AUTOR: IVO MARTINS 
EDIÇÃO: (Catálogo) Centro Cultural Vila Flor     DATA: Janeiro de 2007 





A exposição de António Olaio apresenta uma selecção de trabalhos que recorrem à pintura, desenho, vídeo e
instalação como processos criativos longamente desenvolvidos pelo autor. A redefinição e a busca de princípios
de interacção entre eles estendem-se a outras realidades permanentemente reconstruídas, destacando-se deste
conjunto de obras os elementos intemporais da dominação do contingente, significados que formam e
actualizam novas vivências socioculturais, que os tempos presentes obrigam a reconsiderar. Parece que tudo está
a desaparecer e a reaparecer na fronteira dos diversos elementos tradicionais e modernos que os acontecimentos
artísticos, passados e recentes, fazem reviver como novas descobertas. Os discursos, entretanto desenvolvidos e
acumulados, a partir da segunda metade do século vinte, revelam a variedade de géneros, e suas eventuais
tipologias, que impede toda e qualquer orientação normativa, numa ironia que se fragmenta e reproduz na
utilização duma falta de rigidez estabelecida em repetidas tentativas de se encontrarem mais certezas.

O acto de “fazer acontecer” pulveriza e refaz as práticas tradicionais e das redefinições contemporâneas criam-se
causas e efeitos de uma incerteza insolúvel, que atira a arte para o terreno sombrio do fracasso da imaginação,
expressas em todas as formas de organização da actualidade. Estes trabalhos vivem sobre um espaço de
fronteira, no incerto e numa dúvida que se expressa através de um dilema de sobrevivência, uma actividade de
resistir sobre o indeterminado, o qual, quando se submete às nossas vontades, tende a reduzir aquilo que
entendemos por “vida” a uma forma museológica solene.

Com a finalidade de mostrar novas configurações das obras apresentadas, tal como se realizaram, numa
superação dos limites atribuídos a cada um dos suportes utilizados, o programa desta exposição deseja
caracterizar as várias abordagens que o artista efectuou durante anos de actividade.

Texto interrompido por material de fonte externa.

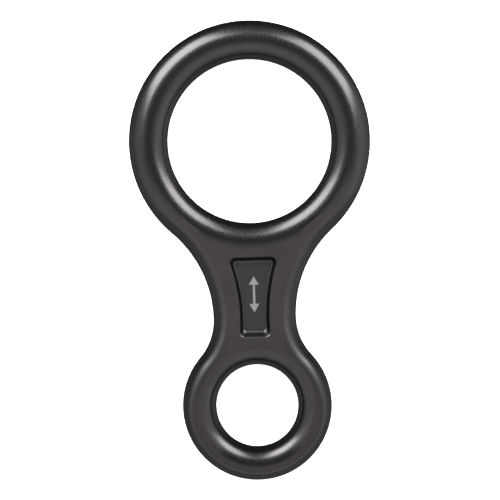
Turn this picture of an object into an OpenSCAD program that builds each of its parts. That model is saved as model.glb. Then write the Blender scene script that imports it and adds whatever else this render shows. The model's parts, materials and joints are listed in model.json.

Existe, subjacente a este
processo uma negação, uma procura de atmosferas escassas do erro, actuação inconsequente sobre a arte que se
pode perceber na ideia do “ironista” de Richard Rorty, ou aquele que “passa o seu tempo a preocupar-se com a
possibilidade de ter sido iniciado na tribo errada, de ter sido ensinado a jogar o jogo de linguagem errado”; que
“se preocupa com o facto de que o processo de socialização que o transformou num ser humano, ao dar-lhe uma
linguagem, possa ter-lhe dado a linguagem errada e, deste modo, tê-lo tornado no tipo errado de ser humano.
Não sendo, no entanto, capaz de apresentar um critério do que é “errado”. (1)

Ao mostrar as sucessivas mudanças conseguidas, dando-se amplas liberdades ao autor na ordenação e
manifestação dos seus trabalhos, esta exposição não deseja induzir que se considere na sua apresentação um
conceito retrospectivo de ordenamento, porque se sabe que actualmente a arte tornou-se mais importante na
busca de uma perfeição privada do que na realização de qualquer missão de carácter social. Ao optar-se por uma
construção aberta e livremente relacional dos trabalhos escolhidos, espera-se reiterar a exigência de uma maior
abertura e de um maior espaço para a auto-criação, para que a experiência e a vivência transmitidas nas peças
seleccionadas, sublevem as diferentes propostas contidas nas várias imagens presentes, e que são inerentes a uma
questão privada, a qual se limita a interrogar sobre a realidade segundo a óptica do autor, desenvolvendo
questões que se prendem com a circulação, a linguagem e a produção artísticas.


(1) RORTY, Richard, Contingência, Ironia e Solidariedade, Editorial Presença, Lisboa, 1992, p. 105.